| Aim of the exercise |
All entries below are to be set down again, identical to the source.

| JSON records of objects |
+ + + + +

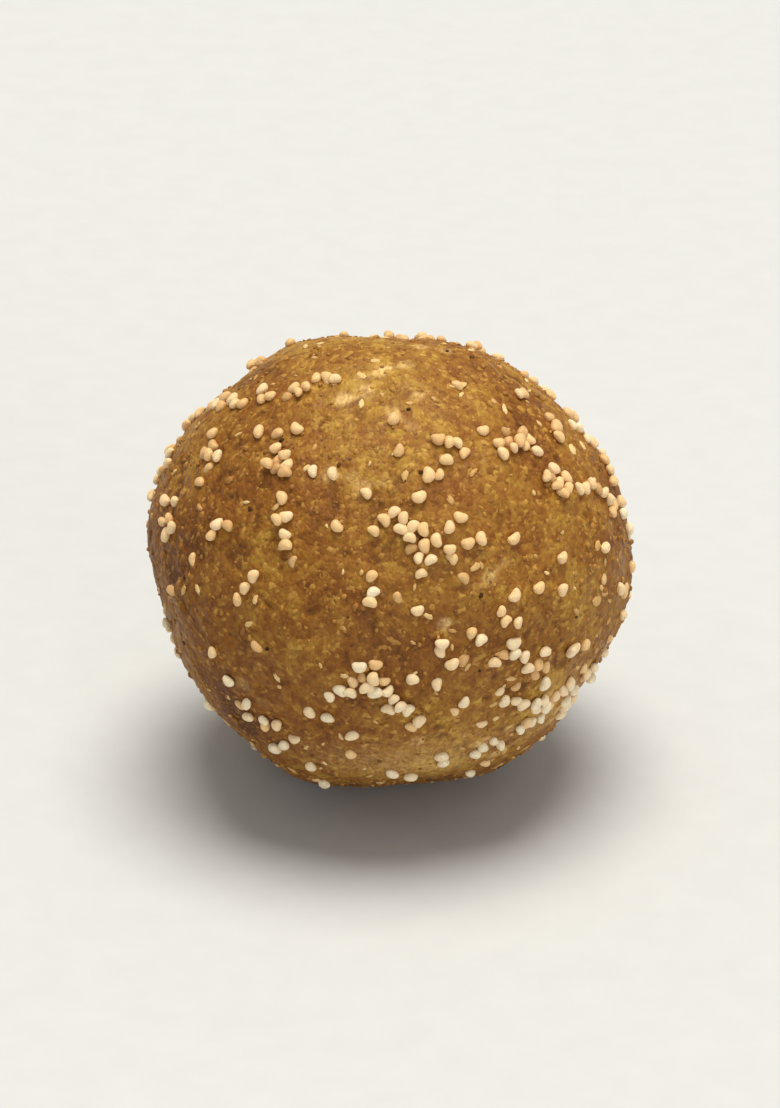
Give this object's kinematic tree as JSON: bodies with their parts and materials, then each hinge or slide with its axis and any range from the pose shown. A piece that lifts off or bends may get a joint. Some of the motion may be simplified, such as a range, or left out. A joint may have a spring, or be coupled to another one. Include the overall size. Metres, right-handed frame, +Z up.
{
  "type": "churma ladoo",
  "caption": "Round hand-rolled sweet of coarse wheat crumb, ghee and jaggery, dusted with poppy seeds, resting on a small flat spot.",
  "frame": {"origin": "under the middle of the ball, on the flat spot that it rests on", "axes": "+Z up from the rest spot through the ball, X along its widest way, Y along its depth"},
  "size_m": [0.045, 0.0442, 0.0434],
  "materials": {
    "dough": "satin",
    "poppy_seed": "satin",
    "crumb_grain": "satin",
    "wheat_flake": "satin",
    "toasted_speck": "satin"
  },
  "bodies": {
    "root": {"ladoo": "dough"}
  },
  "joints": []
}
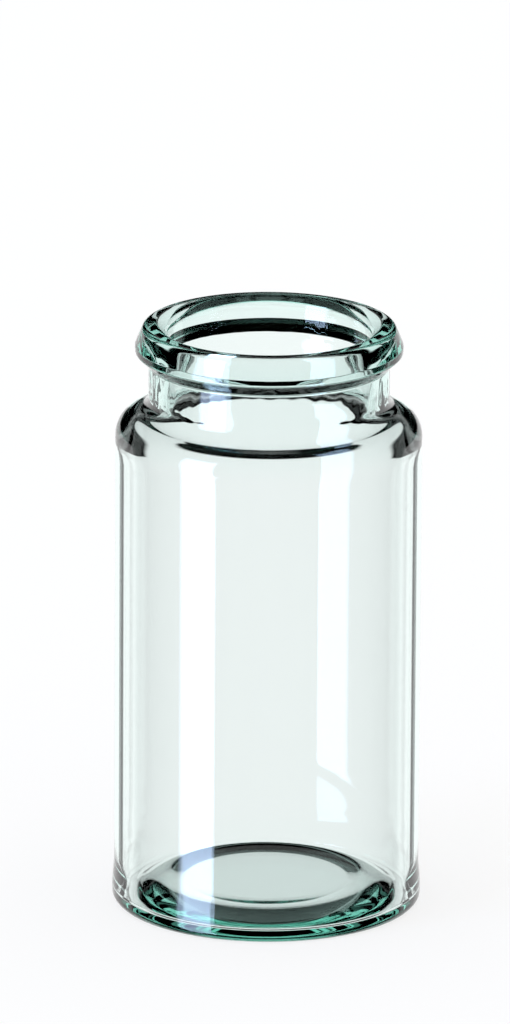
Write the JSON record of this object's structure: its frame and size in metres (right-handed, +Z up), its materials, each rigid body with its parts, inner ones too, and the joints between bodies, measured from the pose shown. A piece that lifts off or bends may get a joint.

+ + + + +

| Completed exercise |
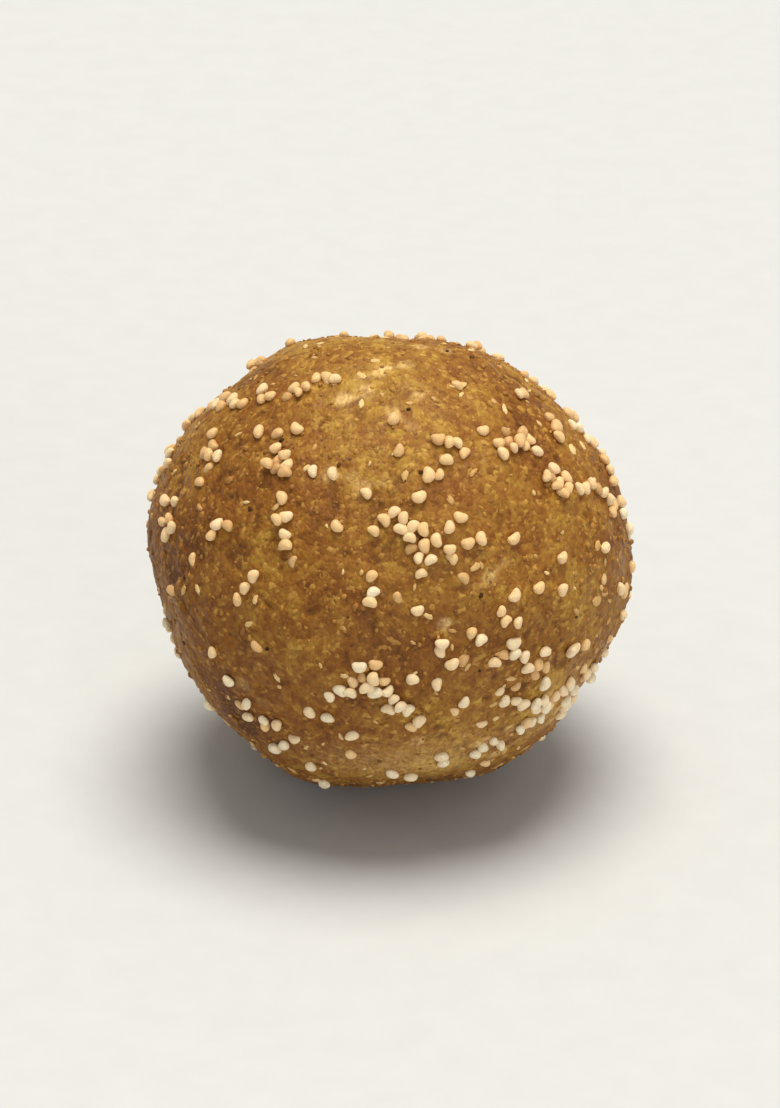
Give this object's kinematic tree as JSON: bodies with their parts and materials, then each hinge or slide with its axis and any range from the pose shown. A piece that lifts off or bends may get a joint. Some of the motion may be simplified, such as a range, or left out. A joint may have a spring, or be coupled to another one. Include the overall size. Metres, right-handed frame, +Z up.
{
  "type": "churma ladoo",
  "caption": "Round hand-rolled sweet of coarse wheat crumb, ghee and jaggery, dusted with poppy seeds, resting on a small flat spot.",
  "frame": {"origin": "under the middle of the ball, on the flat spot that it rests on", "axes": "+Z up from the rest spot through the ball, X along its widest way, Y along its depth"},
  "size_m": [0.045, 0.0442, 0.0434],
  "materials": {
    "dough": "satin",
    "poppy_seed": "satin",
    "crumb_grain": "satin",
    "wheat_flake": "satin",
    "toasted_speck": "satin"
  },
  "bodies": {
    "root": {"ladoo": "dough"}
  },
  "joints": []
}
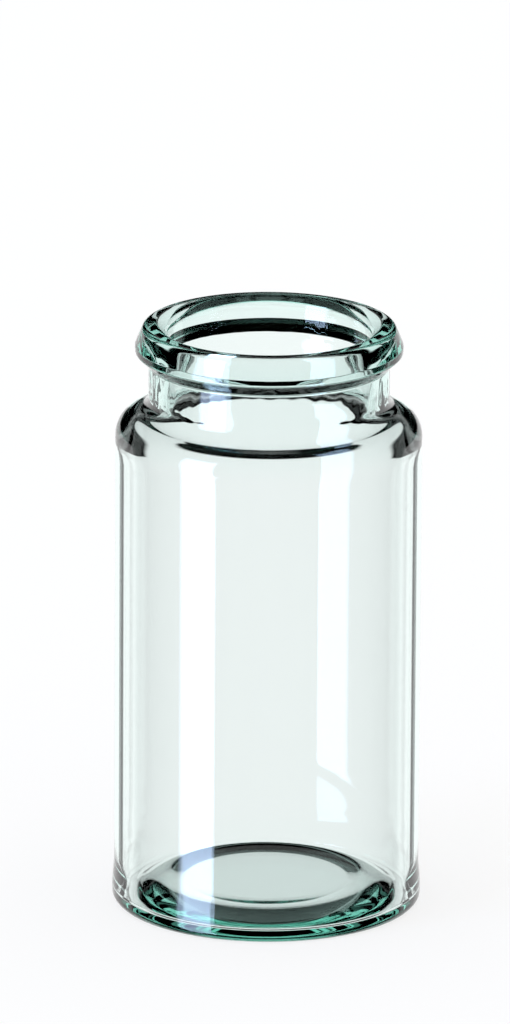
Write the JSON record of this object's structure: its frame and size in metres (right-handed, +Z up), its materials, each rigid body with its parts, inner ones too, and the joints between bodies, measured from the pose shown. A piece that lifts off or bends may get a joint.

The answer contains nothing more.